Creatives need to act like sponges, they need to soak up what’s around them all the time. You never know what will be useful. Now, this isn’t a moan about there being less time to get work done. In fact, I think many talented creatives thrive in fast-paced, high-pressure environments. But when you’re taking projects from brief to roll-out as quickly as we do, it’s important to understand how your creative process works.

So, in the interest of self-preservation and sanity I’ve learned to identify the ‘trigger points’ that spark creativity in myself. Some of what works for me may either be obvious or counter-productive to other people, but the point is being able to turn creativity into a process allows me to be more effective and efficient at work, without unnecessarily exhausting myself.

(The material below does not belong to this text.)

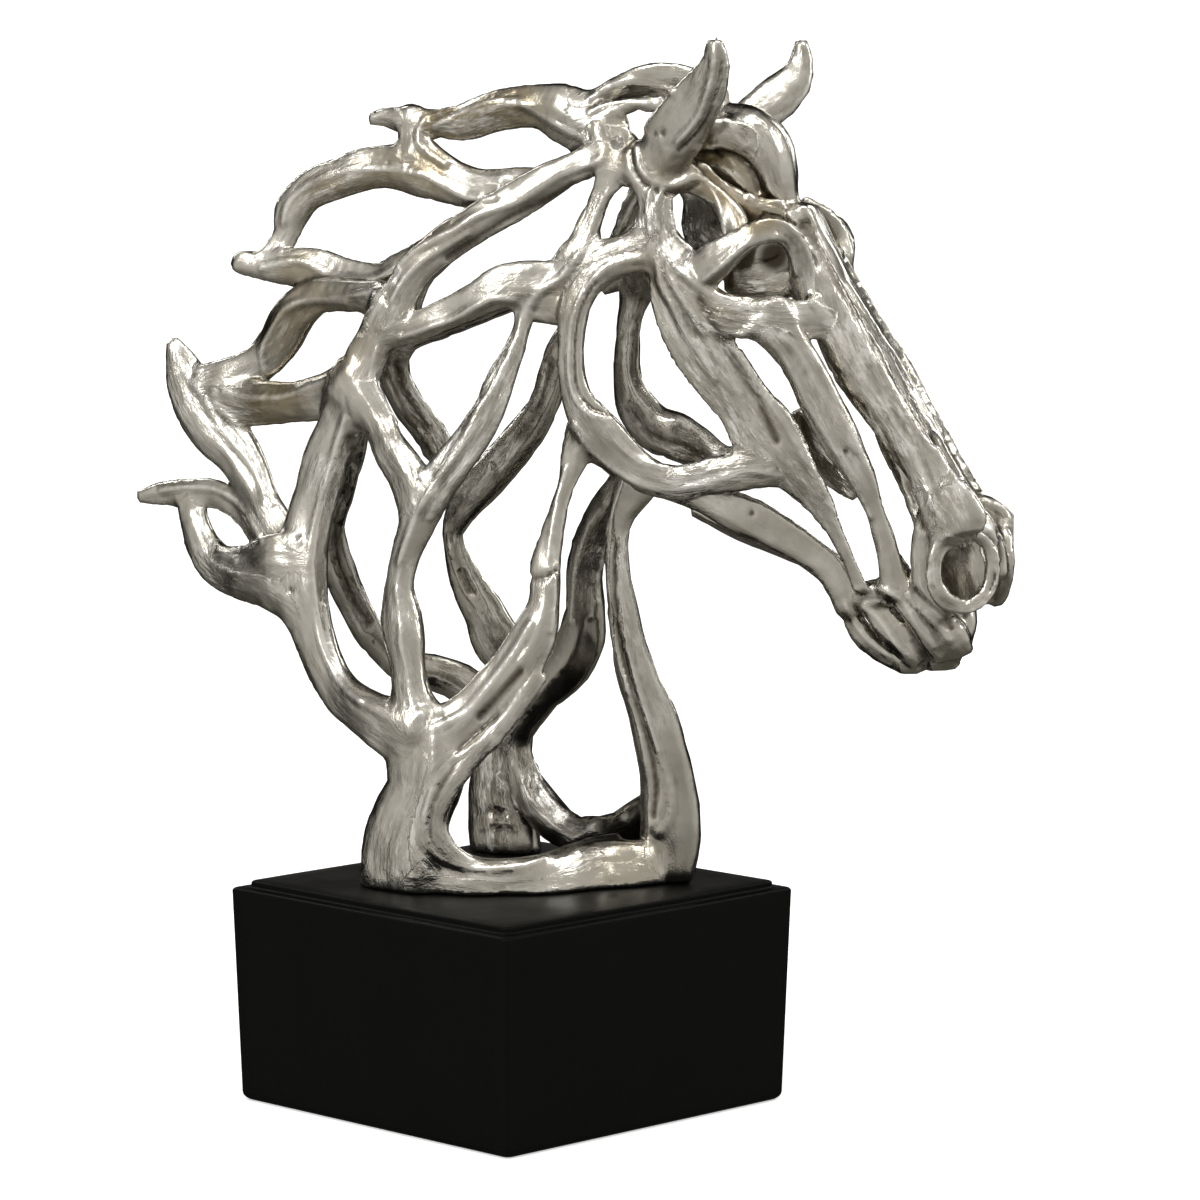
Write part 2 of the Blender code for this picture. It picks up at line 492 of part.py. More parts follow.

  • Go big – I never think about ‘the project’ when I start working on an idea. I go straight for the most wild ideas with no regard for cost or practicality and then work back from there. Once you’ve explored crazy, then daring ideas seem much more realistic.
  • Zone out – My best ideas come when I’m not really thinking about the idea itself and I’m left to my own devices. It can be a tough ask when you’re in the middle of a meeting and everyone’s staring at you, but letting your mind wander can really help. There’s evidence that being tired can help creative problem solving as your inhibitions are down.
  • Be social – Having someone to bounce ideas off is invaluable. Firstly, physically speaking your ideas out loud forces you to examine them closely. And secondly, another person can stop you going off on strange tangents that take you further and further from the brief.
  • Bring on the wall – Like bouncing ideas off someone, putting your thoughts onto a wall lets you stand back and examine what works together and what doesn’t. Elements which don’t fit can either be tweaked or removed altogether. It’s becoming a designer cliché to stick design work up on the wall and scratch your chin, but it really does work. Just don’t photograph it happening.
  • Restrict yourself – I like to know what the boundaries are. “What can’t we do?” is one of the first things I’ll ask. A restriction gives you a framework to work within and, occasionally a barrier to break down.
  • Ask questions – It might sound silly but I interview myself about my ideas. I have a list of around 50 questions ranging from “How does this meet the client’s needs?” to “Have I seen this done before?” I don’t just mull these over in my head either. I write down answers to each question. If there’s an answer I don’t like I go back to the concept and work on it. It’s a little Jekyll & Hyde but it really helps.

I follow as many of these processes as possible each time I need to respond to a brief. Having a system for idea generation is vital. Taking a break and soaking up the world around you is just as important.